We cannot agree that the Secret Service must wait until a demonstration at the White House becomes violent or boisterous before steps are taken to curb it. Protests and politically motivated protests inherently involve some degree of controversy. When controversy is flaunted before a large captive audience, there is always a chance of violence or unrest, however slight.


Smith, 445 A.2d at 965; emphasis added.

The witnesses in this case explained that the Park Police and Secret Service had reason to think the crowds might be large, and that they might have a large job keeping order. They devised a staging area and police line that would enable them to fulfill their function, obviously an important one, of protecting the President and anyone else in the White House. The cases have described this task as “unique” and requiring “unfailing vigilance.” Smith, 445 A.2d at 965; Leiss, 364 A.2d at 808. Therefore, the action of the police in establishing and policing this line met constitutional standards.



IV. THE POLICE ACTION IN ESTABLISHING AND PATROLLING THE LINE MADE IT CLEAR TO APPELLANT WHAT WAS REQUIRED AND HOW HE COULD CONFORM WITH THE LAW; IT THEREFORE PROVIDED SUFFICIENT NOTICE TO ALLOW A CONVICTION.


Appellant argues that the police line was not clear enough to put him on notice that he was not to cross it and would be violating the law if he did so. App. Br. 17-18. He argues that the police could have used yellow tape, which he believes would have been clearer. Id. What the police described was a barricade of bicycle fences, stretching for two blocks with no breaks, made out of steel. It was 36 to 42 inches high. A crowd of demonstrators was on one side of the barricade, and no one but police officers were on the other side. Police officers were spread out on their side along the line. This alone, as the court found, is enough to put any reasonable person on notice that he is not to cross the line. Even if it was not, the conclusion becomes inescapable when the police noticed appellant and others crossing, and yelled at them to stop and to not cross the line.

Appellant and the others refused to move back to the park, sitting down on the ground within the police line. He can hardly claim with a straight face that by this time he was in complete ignorance of the fact that he was disobeying the law.
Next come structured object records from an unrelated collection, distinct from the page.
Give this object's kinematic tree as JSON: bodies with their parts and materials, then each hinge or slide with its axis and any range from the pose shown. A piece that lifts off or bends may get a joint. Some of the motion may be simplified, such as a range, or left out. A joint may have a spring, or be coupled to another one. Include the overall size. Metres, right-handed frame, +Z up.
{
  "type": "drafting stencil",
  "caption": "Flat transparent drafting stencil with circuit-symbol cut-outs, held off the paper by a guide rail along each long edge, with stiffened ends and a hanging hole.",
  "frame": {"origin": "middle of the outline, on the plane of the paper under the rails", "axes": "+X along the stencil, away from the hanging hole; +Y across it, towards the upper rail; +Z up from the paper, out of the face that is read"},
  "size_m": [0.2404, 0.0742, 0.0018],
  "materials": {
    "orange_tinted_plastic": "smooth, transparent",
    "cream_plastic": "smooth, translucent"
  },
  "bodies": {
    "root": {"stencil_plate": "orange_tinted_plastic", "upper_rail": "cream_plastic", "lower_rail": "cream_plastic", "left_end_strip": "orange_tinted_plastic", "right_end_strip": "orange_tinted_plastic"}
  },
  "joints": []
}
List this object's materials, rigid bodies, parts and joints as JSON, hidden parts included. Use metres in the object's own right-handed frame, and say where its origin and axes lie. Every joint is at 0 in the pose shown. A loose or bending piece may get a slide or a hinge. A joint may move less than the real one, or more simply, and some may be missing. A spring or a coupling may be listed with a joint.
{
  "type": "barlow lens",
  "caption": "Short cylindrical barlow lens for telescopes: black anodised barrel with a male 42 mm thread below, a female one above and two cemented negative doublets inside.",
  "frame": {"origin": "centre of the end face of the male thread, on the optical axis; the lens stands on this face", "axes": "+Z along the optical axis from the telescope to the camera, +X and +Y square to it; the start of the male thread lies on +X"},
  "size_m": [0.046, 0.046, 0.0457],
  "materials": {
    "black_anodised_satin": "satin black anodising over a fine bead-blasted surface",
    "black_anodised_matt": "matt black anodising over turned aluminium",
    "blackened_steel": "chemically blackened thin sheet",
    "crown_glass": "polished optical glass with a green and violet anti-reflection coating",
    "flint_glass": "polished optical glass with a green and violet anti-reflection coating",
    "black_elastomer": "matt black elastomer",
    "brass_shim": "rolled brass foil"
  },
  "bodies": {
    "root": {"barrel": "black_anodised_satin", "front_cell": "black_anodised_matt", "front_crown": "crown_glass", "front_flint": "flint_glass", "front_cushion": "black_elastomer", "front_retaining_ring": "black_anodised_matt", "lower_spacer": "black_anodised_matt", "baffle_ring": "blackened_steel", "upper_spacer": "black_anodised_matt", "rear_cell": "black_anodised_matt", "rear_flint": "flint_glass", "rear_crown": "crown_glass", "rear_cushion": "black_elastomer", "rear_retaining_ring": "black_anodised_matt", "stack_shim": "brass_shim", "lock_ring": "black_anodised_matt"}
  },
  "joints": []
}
Further, the claim that he had no belief that he was violating the law must be a reasonable one to negate criminal intent. Leiss v. United States, 364 A.2d at 809; Morgan v. District of Columbia, 476 A.2d 1128, 1132-33 (D.C. 1984). Morgan is instructive. In that case, the defendant and others sat down in the driveway of a hotel at the entrance, where a police line had been placed, obstructing access to the driveway. He argued, as does Mr. Bloch, that he did not have the requisite intent. This Court first defined intent as the intent to do the prohibited act. Id, 476 A.2d at 1132. It then held, “Given the uncontradicted testimony that the police made several announcements asking them to leave, but that they failed to do so, the evidence amply supports the finding that they intended to remain in the driveway.” Id. Mr. Bloch and the others remained sitting down within the emergency area after being asked to leave by the police. His intent was to remain in an area prohibited by the police line, and, just as Mr. Morgan, had the requisite intent.
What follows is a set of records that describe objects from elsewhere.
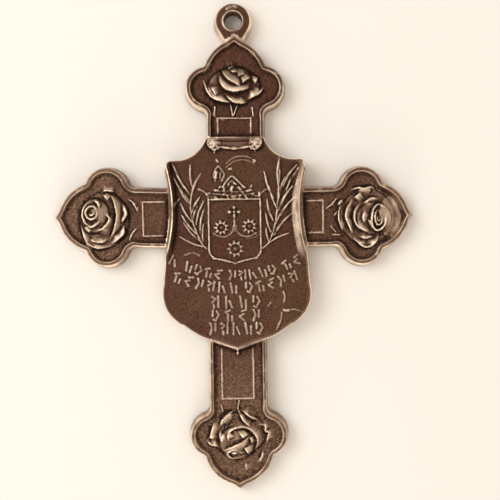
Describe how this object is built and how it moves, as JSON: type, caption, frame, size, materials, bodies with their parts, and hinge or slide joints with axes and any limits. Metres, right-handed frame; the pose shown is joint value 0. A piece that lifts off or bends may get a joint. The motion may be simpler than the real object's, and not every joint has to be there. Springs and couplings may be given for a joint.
{
  "type": "rosary pendant cross",
  "caption": "Small cast bronze pendant cross with rounded trefoil ends, a rose on each end, a relief shield over the crossing and an eye for a jump ring.",
  "frame": {"origin": "middle of the cross's length and width, on its flat back", "axes": "+Y runs along the upright beam towards the bail, +X to the right with the face up, +Z comes out of the face"},
  "size_m": [0.0406, 0.0548, 0.0043],
  "materials": {
    "bronze": "cast bronze with a dark brown patina, rubbed bright along its rims and high edges"
  },
  "bodies": {
    "root": {"pendant_cross": "bronze"}
  },
  "joints": []
}
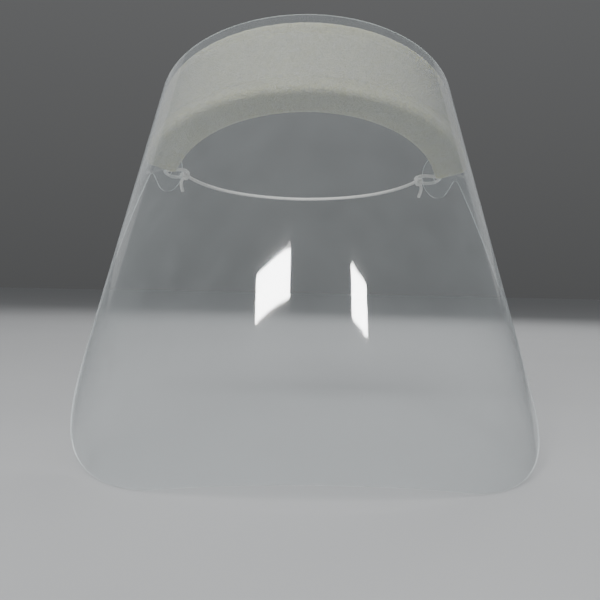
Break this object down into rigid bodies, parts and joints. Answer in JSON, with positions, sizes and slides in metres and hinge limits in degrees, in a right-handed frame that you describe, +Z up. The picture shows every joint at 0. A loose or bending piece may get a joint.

Carson v. United States, 419 A.2d 996, 998 (D.C. 1980), is also similar to this case. There, the police indicated a part of the White House grounds that was off-limits by stretching a chain, almost exactly as high as the barricade of bicycle fences here. The defendants claimed that there was no indication that they had no right to be on the lawn other than the order of the police officer.2 The Court disagreed because there was “a chain suspended from stanchions at a height of from eighteen inches to three and one-half feet, over which appellants had to step or jump to reach the area where they were arrested. Here, there was a barricade three feet to three and one-half feet over which appellants had to step or jump to reach the area on the other side of the police line. The Court in Carson found that there was ample evidence on which the trier of fact could find that the defendants’ presence was unauthorized.

CONCLUSION

The Court should affirm the conviction for crossing a police line.

Respectfully submitted,


ROBERT J. SPAGNOLETTI

Corporation Counsel


EDWARD E. SCHWAB

Deputy Corporation Counsel

Appellate Division



_________________________ ROSALYN CALBERT GROCE

Supervisory Corporation Counsel




____________________________

SIDNEY R. BIXLER #281873

Assistant Corporation Counsel

Suite 450 North

441 Fourth Street, N.W.

Washington, D.C. 20001

(202) 727-6289




CERTIFICATE OF SERVICE


I hereby certify that a copy of the foregoing document was mailed this 14th day of March, 2004, to:

Andrew E. Bloch




_________________________________

SIDNEY R. BIXLER


1 A transcript was provided of the trial, consisting of 139 pages, which is referred to as “Tr. ___.” Subsequently, a supplemental transcript, of 36 pages, covering most of the first part of the trial was prepared. It is referred to as “Supp. Tr. ___.”

2 The prosecution in Carson was for violation of the unlawful entry statute, D.C. Code § 22-3102 (1973), which requires an order to leave plus “some additional, specific factor establishing their lack of a legal right to be there.” Carson, 419 A.2d at 998.